# Открытый раздел > Вечные темы >  Привезите нам очки!

## ПрЫнцесска

Девочки, которые бывают в Москве, если кто-нибудь будет в mothercare, купите нам солнцезащитные очки плиз!!! Будем очень благодарны! А то мы там не бываем, а в Калуге такие не купишь

----------


## Домик в деревне

Инна, мы только приехали из Москвы =( Теперь вернемся туда 11го. Тебе к какому числу надо? Могу к следующей нашей поездке в Калугу постараться купить.

----------


## ПрЫнцесска

Олеся, нам не горит, на море только в августе. Мы будем очень-очень-очень тебе благодарны!

----------


## Домик в деревне

А, ну попаду в Мазу - куплю. Пиши, какие именно. Лучше ссылку!

----------


## ПрЫнцесска

Олесь, любые на девочку, желательно обычной формы (не сердечками и не цветочками), а цвет не принципиален.

----------


## Домик в деревне

Инна, посмотри, вот закупка хороших очков Полароид. Цены приятные. http://community.livejournal.com/zak...a/1089720.html Расцветки, форму и размер можно выбрать.
Я в этом сообществе состою.

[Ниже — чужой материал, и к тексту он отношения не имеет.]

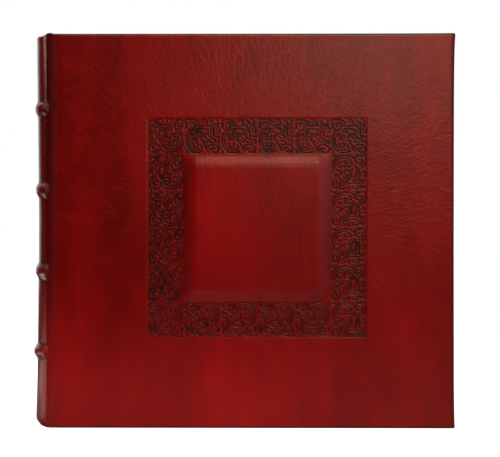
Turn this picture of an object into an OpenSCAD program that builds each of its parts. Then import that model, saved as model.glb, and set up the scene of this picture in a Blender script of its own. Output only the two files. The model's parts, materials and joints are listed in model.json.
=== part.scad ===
// Leather photo album with raised bands, standing upright on the tail edges of its covers.
// The spine is at -X, the front cover faces -Y, and the origin is under the middle of the album.
// The modules draw in a frame of their own: their second axis runs outward from the middle of
// the leaves, and on_front() or on_back() puts what they draw on that side of the album.

/* [Covers] */
// Height of the covers
cover_h = 302; // [260:1:360]
// Width from the tops of the raised bands to the fore-edge
album_w = 323; // [280:1:380]
// Thickness of the closed album over the plain leather
album_t = 48; // [42:1:64]
// Thickness of a cover board
board_t = 2.9; // [2:0.1:4]
// Thickness of the leather
leather_t = 1.2; // [0.8:0.1:1.6]
// Thickness of the leather where it is pared to be turned in
pared_t = 0.4; // [0.3:0.05:0.6]
// Width of the leather turned in over the edges
turn_in = 15; // [10:1:25]
// Thickness of the lining paper pasted inside a cover
pastedown_t = 0.3; // [0.2:0.05:0.5]
// Width of turned-in leather left bare around the lining paper
pastedown_margin = 4; // [2:0.5:8]

/* [Raised panel] */
// Side of the raised panel at its foot
panel_side = 112.5; // [80:0.5:140]
// Width of the bevel around the panel
panel_bevel = 9; // [5:0.5:15]
// Height of the panel above the cover
panel_rise = 2.2; // [1:0.1:3]
// Side of the sunk frame around the panel
frame_side = 168.5; // [150:0.5:200]
// Depth of the sunk frame
frame_depth = 0.6; // [0.2:0.1:0.7]
// How far the panel sits from the middle of the board towards the fore-edge
panel_dx = 2.8; // [-10:0.1:10]
// How far the panel sits above the middle of the board
panel_dz = 2.4; // [-10:0.1:10]

/* [Spine] */
// Angle that the rounded back turns through
spine_turn = 89; // [76:1:100]
// Thickness of the card that stiffens the back
liner_t = 1.3; // [0.8:0.1:2]
// Thickness of the open-weave cloth glued to the back of the leaves
mull_t = 0.4; // [0.2:0.05:0.6]
// Thickness of the kraft paper over that cloth
kraft_t = 0.4; // [0.2:0.05:0.6]
// Number of raised bands
band_count = 4; // [3:1:5]
// Distance from band to band
band_pitch = 62.4; // [45:0.1:64]
// Width of a band's core where it sits on the card
band_base = 8; // [6:0.5:12]
// Width of a band's core at its top
band_top = 4.5; // [2:0.5:5.5]
// Height of a band's core
band_rise = 2.2; // [1:0.1:3]
// How far the leather flares out at the head and the tail
end_flare = 0.8; // [0:0.1:1.5]
// Length of that flare
flare_len = 12; // [5:1:20]
// Width of the hinge groove between the back and a board
joint_w = 5.5; // [4:0.5:9]
// Depth of the hinge groove
groove_depth = 1.3; // [0.5:0.1:1.8]

/* [Leaves] */
// Number of leaves
leaf_count = 16; // [8:2:18]
// Thickness of a card leaf
leaf_t = 0.9; // [0.4:0.1:1.2]
// Thickness of the glassine tissue over each leaf
tissue_t = 0.1; // [0.05:0.05:0.2]
// Thickness of a flyleaf
flyleaf_t = 0.4; // [0.2:0.1:0.6]
// How far the covers stand out past the leaves
square_w = 3.5; // [2:0.5:6]
// Distance from the edge of a board to the fold of the leaves
fold_inset = 9; // [7:0.5:14]
// Free play between the leaves and the lining of each cover
leaf_play = 0.3; // [0.1:0.05:0.6]
// Slit between a part that bends and the part that holds it
fold_slit = 0.1; // [0.05:0.05:0.3]

/* [Sewing] */
// Diameter of the sewing thread
thread_d = 0.6; // [0.4:0.1:0.7]
// Clearance between the thread and the wall of its hole
thread_gap = 0.05; // [0.02:0.01:0.1]
// Free play around a stitch, between a flyleaf and the leaf next to it
stitch_play = 0.1; // [0.05:0.05:0.3]
// Number of sewing stations
station_count = 8; // [4:2:12]
// Distance from the first and last station to the ends of the leaves
station_inset = 24; // [15:1:40]
// Distance from the sewing line to the fold of the leaves
sewing_inset = 4; // [3.5:0.5:5]
// Radius of the bead on the head and tail bands
bead_r = 1.3; // [0.8:0.1:1.6]
// How far that bead sits in from the back of the leaves
bead_inset = 1; // [0.6:0.1:1.5]
// Length of the tape that carries the bead, down the back of the leaves
skirt_len = 10; // [6:1:16]
// Gap between that tape and the open-weave cloth
skirt_gap = 1.5; // [0.5:0.5:4]

/* [Hidden] */
// Surfaces of a cover, measured from the middle of the leaves outward
skin_out = album_t / 2;
board_out = skin_out - leather_t;
board_in = board_out - board_t;
turn_face = board_in - pared_t;
lining_face = turn_face - pastedown_t;
leaves_out = lining_face - leaf_play;

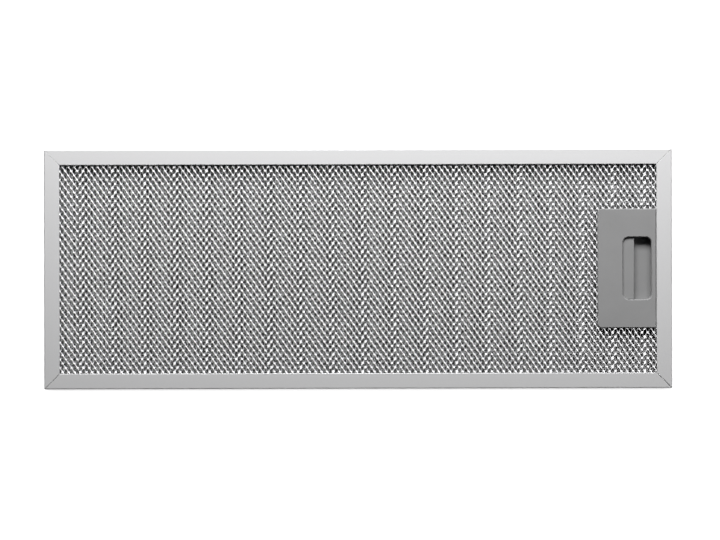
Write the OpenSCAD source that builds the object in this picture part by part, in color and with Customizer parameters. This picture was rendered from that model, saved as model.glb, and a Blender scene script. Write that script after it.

Могу тебе заказать.

----------


## ПрЫнцесска

Олесь, а не может быть такого, что они поцарапаные придут? Я вечером постараюсь посмотреть

----------


## Домик в деревне

Их хорошо упаковывают. Не должны поцарапаться.

----------


## ПрЫнцесска

Ой, Олесь, комп сильно виснет, фик на сайте покопаешься, не буду заморачиваться с СП. Если вдруг будешь в мазе, то прикупи нам там, а если не будешь, то ладно, что-нибудь придумаем

----------